**Data provided**

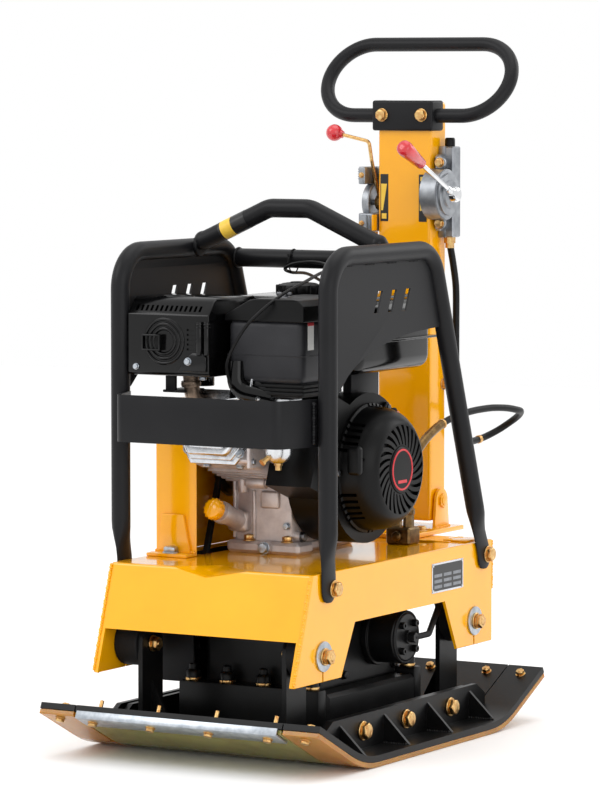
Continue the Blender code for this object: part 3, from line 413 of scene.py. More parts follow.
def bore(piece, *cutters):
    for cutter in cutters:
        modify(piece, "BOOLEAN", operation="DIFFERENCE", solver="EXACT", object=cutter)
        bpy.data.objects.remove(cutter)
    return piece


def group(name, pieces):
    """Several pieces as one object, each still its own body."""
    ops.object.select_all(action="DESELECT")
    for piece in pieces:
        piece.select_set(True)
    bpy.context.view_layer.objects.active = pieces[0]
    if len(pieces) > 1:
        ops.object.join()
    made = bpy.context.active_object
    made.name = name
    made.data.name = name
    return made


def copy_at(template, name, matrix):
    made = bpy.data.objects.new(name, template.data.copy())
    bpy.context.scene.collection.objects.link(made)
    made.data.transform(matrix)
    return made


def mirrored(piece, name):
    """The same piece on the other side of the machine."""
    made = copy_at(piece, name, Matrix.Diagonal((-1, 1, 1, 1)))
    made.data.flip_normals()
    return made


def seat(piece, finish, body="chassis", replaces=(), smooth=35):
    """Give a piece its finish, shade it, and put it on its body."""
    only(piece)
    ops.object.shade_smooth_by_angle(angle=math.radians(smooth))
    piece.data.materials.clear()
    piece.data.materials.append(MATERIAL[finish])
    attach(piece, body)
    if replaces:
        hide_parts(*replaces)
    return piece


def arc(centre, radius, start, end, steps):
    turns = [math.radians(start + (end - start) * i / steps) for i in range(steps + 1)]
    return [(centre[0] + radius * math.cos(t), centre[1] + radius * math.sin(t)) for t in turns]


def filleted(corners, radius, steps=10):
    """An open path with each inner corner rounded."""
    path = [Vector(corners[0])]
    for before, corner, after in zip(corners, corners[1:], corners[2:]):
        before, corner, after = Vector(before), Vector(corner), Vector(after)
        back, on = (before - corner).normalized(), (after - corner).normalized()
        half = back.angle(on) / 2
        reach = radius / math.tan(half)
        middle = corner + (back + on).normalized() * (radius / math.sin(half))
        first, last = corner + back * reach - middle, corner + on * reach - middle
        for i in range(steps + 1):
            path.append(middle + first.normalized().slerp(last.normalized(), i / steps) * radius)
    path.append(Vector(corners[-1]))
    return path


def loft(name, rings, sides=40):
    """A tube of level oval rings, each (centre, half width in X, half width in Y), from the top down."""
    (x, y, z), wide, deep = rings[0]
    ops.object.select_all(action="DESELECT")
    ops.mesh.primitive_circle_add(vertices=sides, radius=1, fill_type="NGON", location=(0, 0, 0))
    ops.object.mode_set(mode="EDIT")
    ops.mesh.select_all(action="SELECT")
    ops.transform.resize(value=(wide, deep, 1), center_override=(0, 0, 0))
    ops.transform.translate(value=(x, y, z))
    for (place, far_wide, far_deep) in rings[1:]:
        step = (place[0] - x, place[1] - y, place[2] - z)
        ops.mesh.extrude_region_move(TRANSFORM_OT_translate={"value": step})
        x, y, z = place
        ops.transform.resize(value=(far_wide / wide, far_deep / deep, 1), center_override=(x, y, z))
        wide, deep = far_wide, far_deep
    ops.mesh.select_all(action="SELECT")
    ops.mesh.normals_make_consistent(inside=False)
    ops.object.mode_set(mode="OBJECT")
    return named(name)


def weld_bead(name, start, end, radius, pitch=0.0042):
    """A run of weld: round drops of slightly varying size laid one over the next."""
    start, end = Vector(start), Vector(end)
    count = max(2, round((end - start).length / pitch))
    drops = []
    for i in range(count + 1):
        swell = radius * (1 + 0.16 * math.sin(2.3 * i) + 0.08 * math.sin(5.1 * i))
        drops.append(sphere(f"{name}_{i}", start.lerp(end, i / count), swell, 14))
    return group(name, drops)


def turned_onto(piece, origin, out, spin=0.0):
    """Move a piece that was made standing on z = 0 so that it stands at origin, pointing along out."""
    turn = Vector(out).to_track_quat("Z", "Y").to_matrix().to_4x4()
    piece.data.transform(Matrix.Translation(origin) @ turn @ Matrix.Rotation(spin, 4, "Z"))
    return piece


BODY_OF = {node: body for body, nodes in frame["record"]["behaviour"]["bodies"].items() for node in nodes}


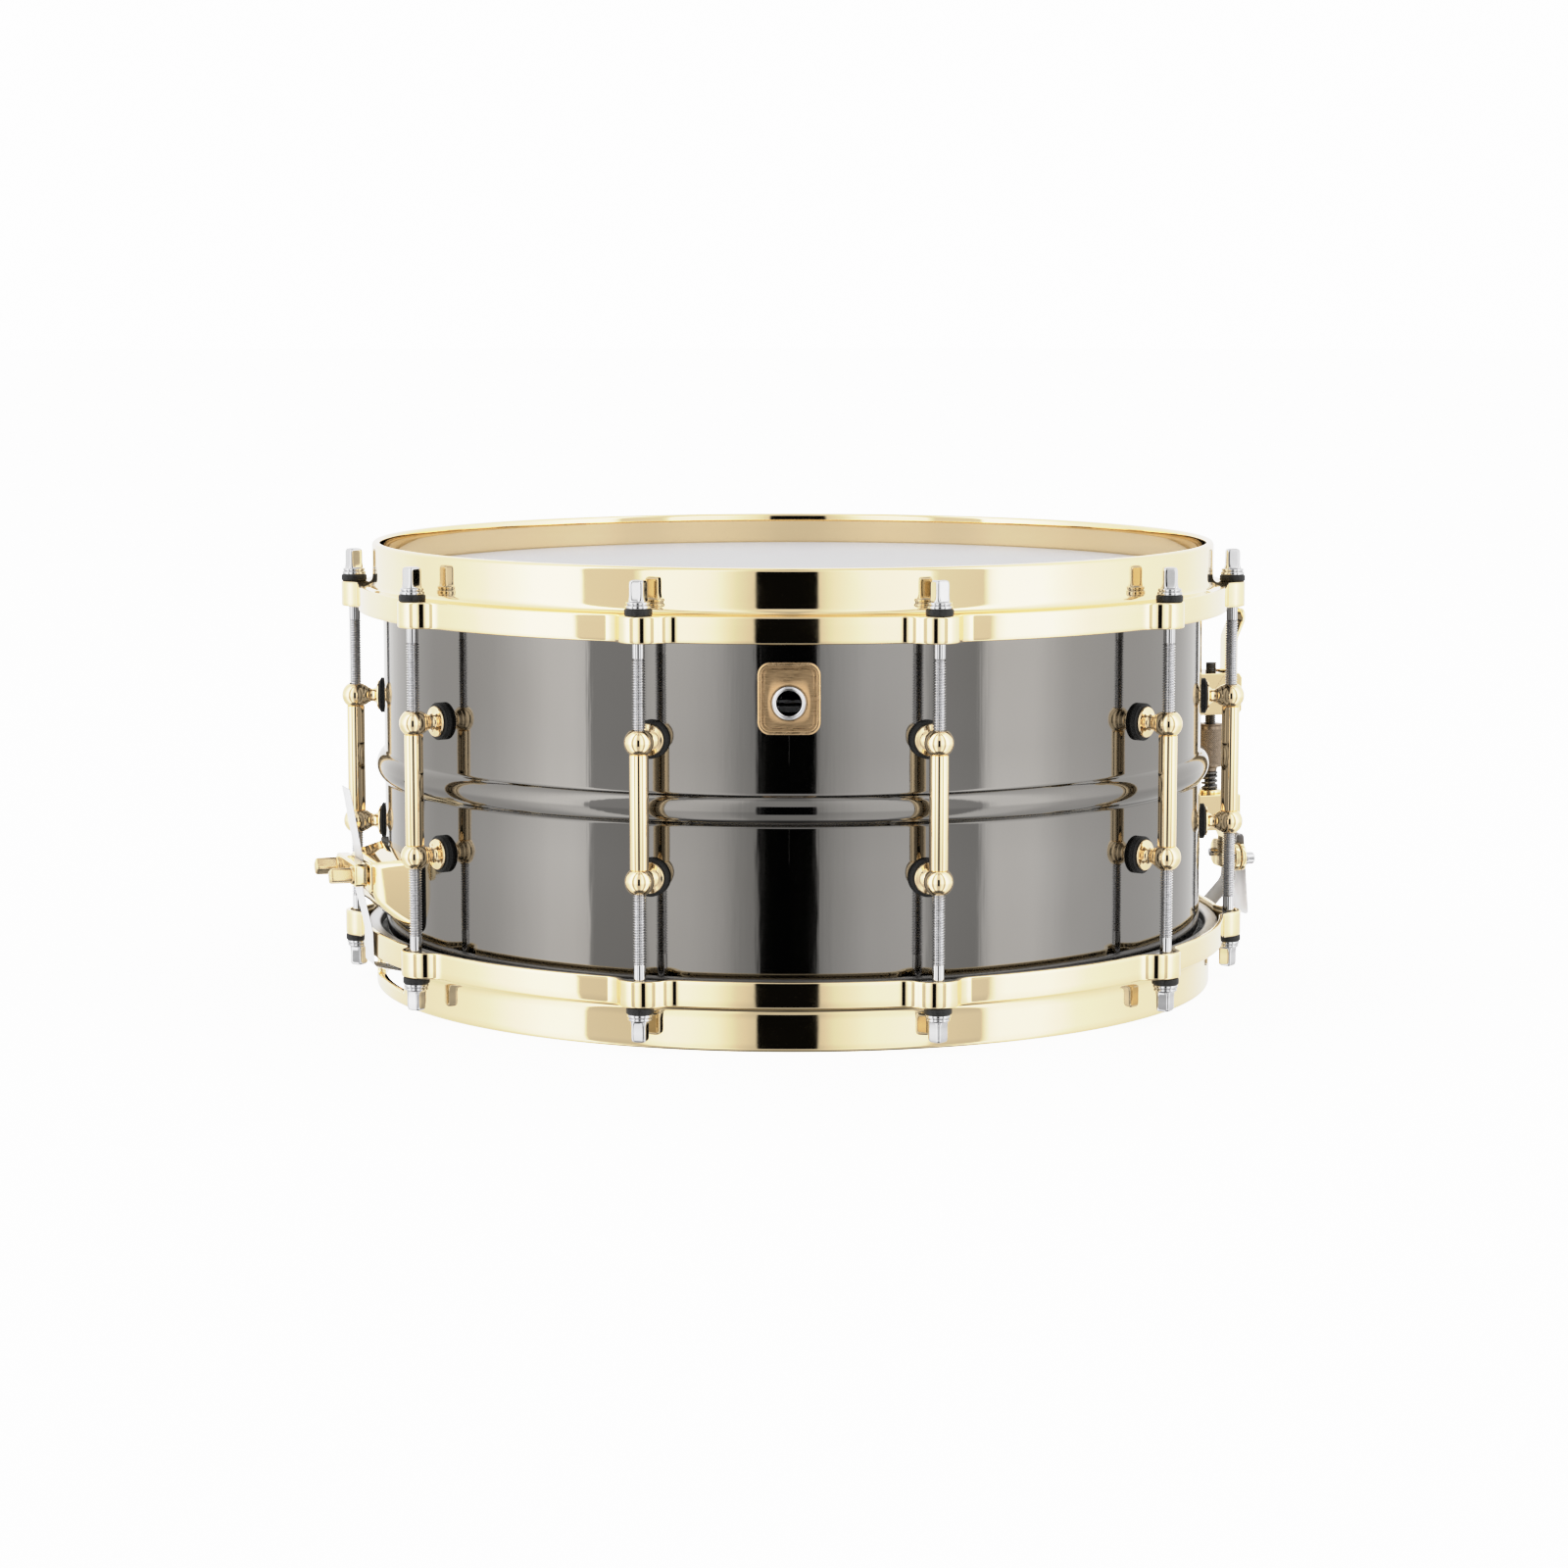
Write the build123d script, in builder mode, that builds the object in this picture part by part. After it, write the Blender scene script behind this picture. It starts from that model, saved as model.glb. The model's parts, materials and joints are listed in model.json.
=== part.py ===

**Prompt**
Output each record precisely as given.

**Correct answer**
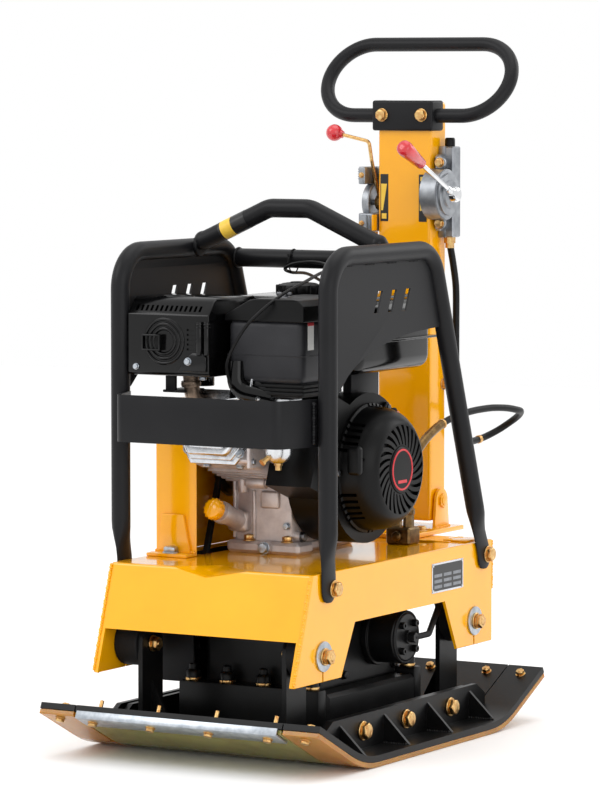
Continue the Blender code for this object: part 3, from line 413 of scene.py. More parts follow.
def bore(piece, *cutters):
    for cutter in cutters:
        modify(piece, "BOOLEAN", operation="DIFFERENCE", solver="EXACT", object=cutter)
        bpy.data.objects.remove(cutter)
    return piece


def group(name, pieces):
    """Several pieces as one object, each still its own body."""
    ops.object.select_all(action="DESELECT")
    for piece in pieces:
        piece.select_set(True)
    bpy.context.view_layer.objects.active = pieces[0]
    if len(pieces) > 1:
        ops.object.join()
    made = bpy.context.active_object
    made.name = name
    made.data.name = name
    return made


def copy_at(template, name, matrix):
    made = bpy.data.objects.new(name, template.data.copy())
    bpy.context.scene.collection.objects.link(made)
    made.data.transform(matrix)
    return made


def mirrored(piece, name):
    """The same piece on the other side of the machine."""
    made = copy_at(piece, name, Matrix.Diagonal((-1, 1, 1, 1)))
    made.data.flip_normals()
    return made


def seat(piece, finish, body="chassis", replaces=(), smooth=35):
    """Give a piece its finish, shade it, and put it on its body."""
    only(piece)
    ops.object.shade_smooth_by_angle(angle=math.radians(smooth))
    piece.data.materials.clear()
    piece.data.materials.append(MATERIAL[finish])
    attach(piece, body)
    if replaces:
        hide_parts(*replaces)
    return piece


def arc(centre, radius, start, end, steps):
    turns = [math.radians(start + (end - start) * i / steps) for i in range(steps + 1)]
    return [(centre[0] + radius * math.cos(t), centre[1] + radius * math.sin(t)) for t in turns]


def filleted(corners, radius, steps=10):
    """An open path with each inner corner rounded."""
    path = [Vector(corners[0])]
    for before, corner, after in zip(corners, corners[1:], corners[2:]):
        before, corner, after = Vector(before), Vector(corner), Vector(after)
        back, on = (before - corner).normalized(), (after - corner).normalized()
        half = back.angle(on) / 2
        reach = radius / math.tan(half)
        middle = corner + (back + on).normalized() * (radius / math.sin(half))
        first, last = corner + back * reach - middle, corner + on * reach - middle
        for i in range(steps + 1):
            path.append(middle + first.normalized().slerp(last.normalized(), i / steps) * radius)
    path.append(Vector(corners[-1]))
    return path


def loft(name, rings, sides=40):
    """A tube of level oval rings, each (centre, half width in X, half width in Y), from the top down."""
    (x, y, z), wide, deep = rings[0]
    ops.object.select_all(action="DESELECT")
    ops.mesh.primitive_circle_add(vertices=sides, radius=1, fill_type="NGON", location=(0, 0, 0))
    ops.object.mode_set(mode="EDIT")
    ops.mesh.select_all(action="SELECT")
    ops.transform.resize(value=(wide, deep, 1), center_override=(0, 0, 0))
    ops.transform.translate(value=(x, y, z))
    for (place, far_wide, far_deep) in rings[1:]:
        step = (place[0] - x, place[1] - y, place[2] - z)
        ops.mesh.extrude_region_move(TRANSFORM_OT_translate={"value": step})
        x, y, z = place
        ops.transform.resize(value=(far_wide / wide, far_deep / deep, 1), center_override=(x, y, z))
        wide, deep = far_wide, far_deep
    ops.mesh.select_all(action="SELECT")
    ops.mesh.normals_make_consistent(inside=False)
    ops.object.mode_set(mode="OBJECT")
    return named(name)


def weld_bead(name, start, end, radius, pitch=0.0042):
    """A run of weld: round drops of slightly varying size laid one over the next."""
    start, end = Vector(start), Vector(end)
    count = max(2, round((end - start).length / pitch))
    drops = []
    for i in range(count + 1):
        swell = radius * (1 + 0.16 * math.sin(2.3 * i) + 0.08 * math.sin(5.1 * i))
        drops.append(sphere(f"{name}_{i}", start.lerp(end, i / count), swell, 14))
    return group(name, drops)


def turned_onto(piece, origin, out, spin=0.0):
    """Move a piece that was made standing on z = 0 so that it stands at origin, pointing along out."""
    turn = Vector(out).to_track_quat("Z", "Y").to_matrix().to_4x4()
    piece.data.transform(Matrix.Translation(origin) @ turn @ Matrix.Rotation(spin, 4, "Z"))
    return piece


BODY_OF = {node: body for body, nodes in frame["record"]["behaviour"]["bodies"].items() for node in nodes}


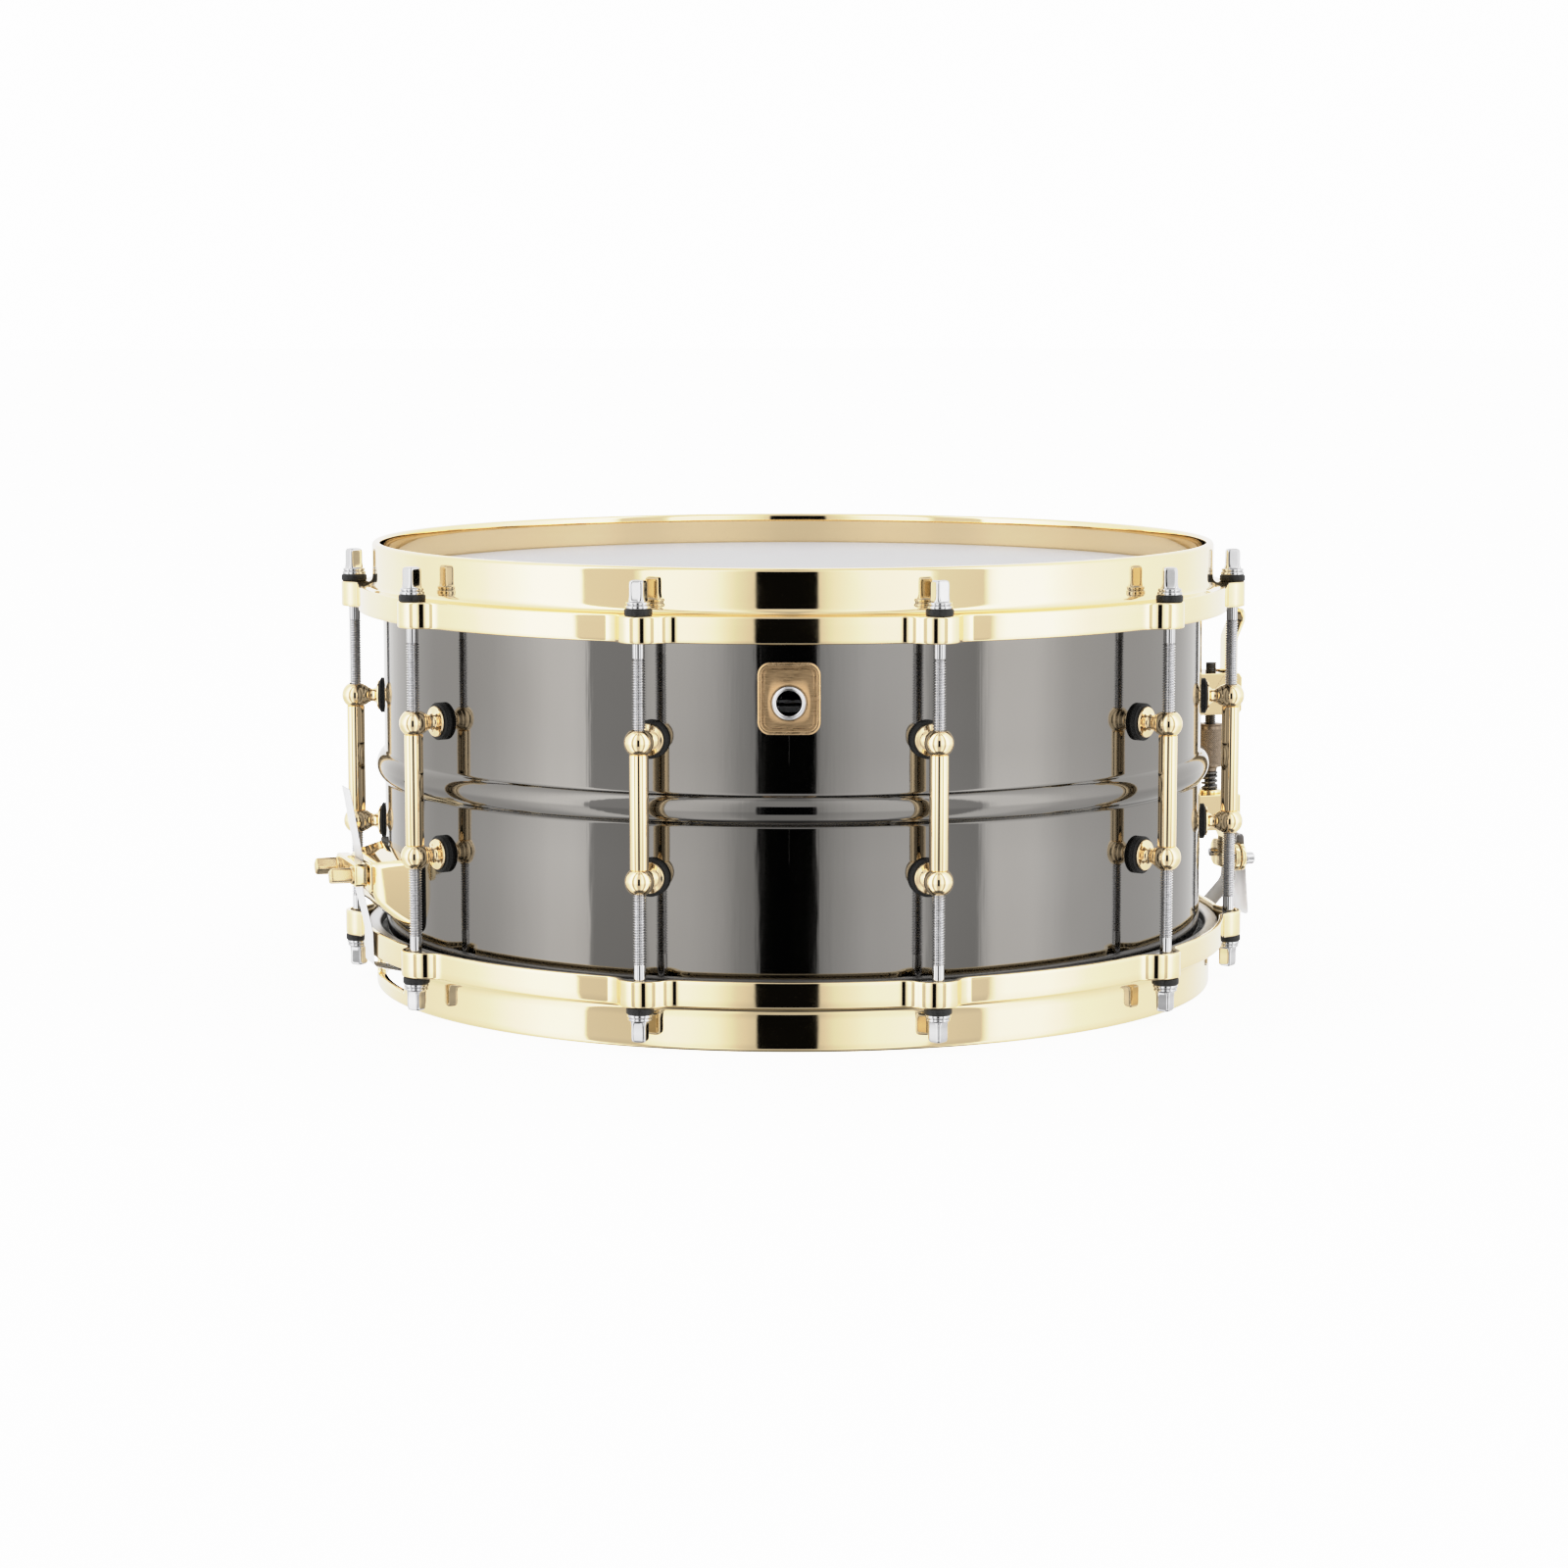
Write the build123d script, in builder mode, that builds the object in this picture part by part. After it, write the Blender scene script behind this picture. It starts from that model, saved as model.glb. The model's parts, materials and joints are listed in model.json.
=== part.py ===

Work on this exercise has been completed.